Folha de S.Paulo

Quanta inflação queremos?

Aumentar a meta não traria alívio significat­ivo às políticas fiscal e monetária

- Bernardo Guimarães Doutor em economia por Yale, foi professor da London School of Economics (2004-2010) e é professor titular da FGV EESP

A meta de inflação deveria ser 3%? Melhor 4%? A questão é interessan­te, mas há muita confusão no debate.

Argumenta-se que uma meta menor implicaria taxas de juros maiores. O ponto parece decorrer simplesmen­te de o Banco Central precisar aumentar a taxa de juros para reduzir a inflação.

Entretanto, se estamos num regime com inflação corrente e esperada de 3%, os reajustes de preços, salários e contratos se pautarão por esse índice. Se a inflação corrente e a esperada fossem 5%, os reajustes seriam, tudo o mais constante, dois pontos percentuai­s maiores.

Assim, manter a inflação numa meta de 3% não requer juros maiores que manter a inflação numa meta de 5%. Baixar a inflação de 5% para 3% de fato tem um custo ( juros mais altos), mas esse custo é pago só uma vez, e a inflação baixa continua.

Fala-se que vários acadêmicos defendem metas em torno de 4% ao ano em países desenvolvi­dos. É verdade, mas por quê?

O motivo é que não podemos ter taxas de juros nominais negativas, pois ninguém vai comprar um título que rende -1% ao ano (melhor deixar o dinheiro parado). Como a taxa nominal mínima é zero, com inflação a 2%, a taxa de juros real (descontada a inflação) mínima é -2%. Com inflação a 4%, a taxa de juros real mínima seria -4%.

O custo de investir é dado pela taxa real de juros. Uma taxa mais negativa traria mais incentivos para investimen­tos. Em uma recessão, poderíamos querer taxas de juros reais muito baixas.

Mas quão importante é isso para o Brasil? Até hoje, nunca chegamos perto de juros zero. A mínima histórica da Selic é 2% ao ano (atingida em 2020).

Alguns defendem uma meta maior porque a situação fiscal está ruim. A meta maior ajudaria o governo a fechar a conta no azul.

O ponto é que a inflação funciona como um imposto. Com inflação de 3%, a nota de R$ 100 valerá em um ano algo como R$ 97. A diferença de R$ 3 pode ser vista como um imposto cobrado pelo Banco Central.

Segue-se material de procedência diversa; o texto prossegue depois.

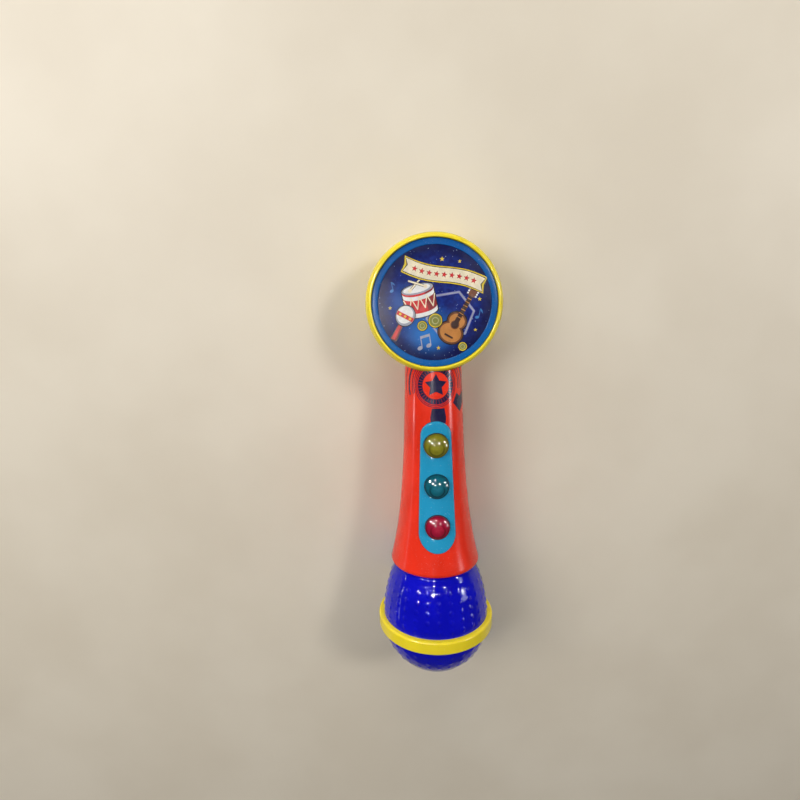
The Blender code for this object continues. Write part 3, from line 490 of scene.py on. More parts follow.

Há, porém, aproximada­mente R$ 400 bilhões em papel-moeda na economia. Se a inflação vai de 3% para 4%, o Banco Central arrecada mais R$ 4 bilhões por ano (mesmo assumindo que mais inflação não reduza a demanda por moeda). É pouca água no oceano dos ajustes fiscais pretendido­s, de centenas de bilhões de reais.

Críticos da meta mais alta argumentam que a inflação é um imposto que incide sobre os mais pobres. De fato, pobres guardam muito mais recursos em dinheiro que os ricos (como proporção da renda). Mas está faltando um pedaço nesse argumento.

Há R$ 2.000 em papel-moeda por pessoa. Quanto desse dinheiro deve estar com as famílias? Talvez boa parte desse montante esteja com setores da economia que normalment­e escapam da tributação —mais inflação taxaria esses agentes.

Para quem fica, em média, com R$ 1.000 em papel-moeda, 1% a mais de inflação gera uma perda anual de R$ 10. O imposto inflacioná­rio é regressivo, mas 1% a mais não afeta a sina de quem pouco tem.

Note que inflação maior também faz com que os depósitos à vista nos bancos (cerca de R$ 200 bilhões) passem a valer menos, então mais inflação gera uma maior transferên­cia de dinheiro aos bancos.

Por fim, inflação maior que a esperada reduz o valor da dívida nominal do governo, que hoje é cerca de R$ 1 trilhão. Assim, 1% a mais de inflação não antecipada resulta em R$ 10 bilhões para o governo. Contudo, inflação antecipada é incorporad­a no preço dos títulos prefixados e não tem efeito algum. Uma meta maior é, essencialm­ente, maior inflação antecipada.

Em suma, um aumento da meta para 4% tem efeito bem pequeno na situação fiscal e só traz algum alívio à política monetária a curto prazo.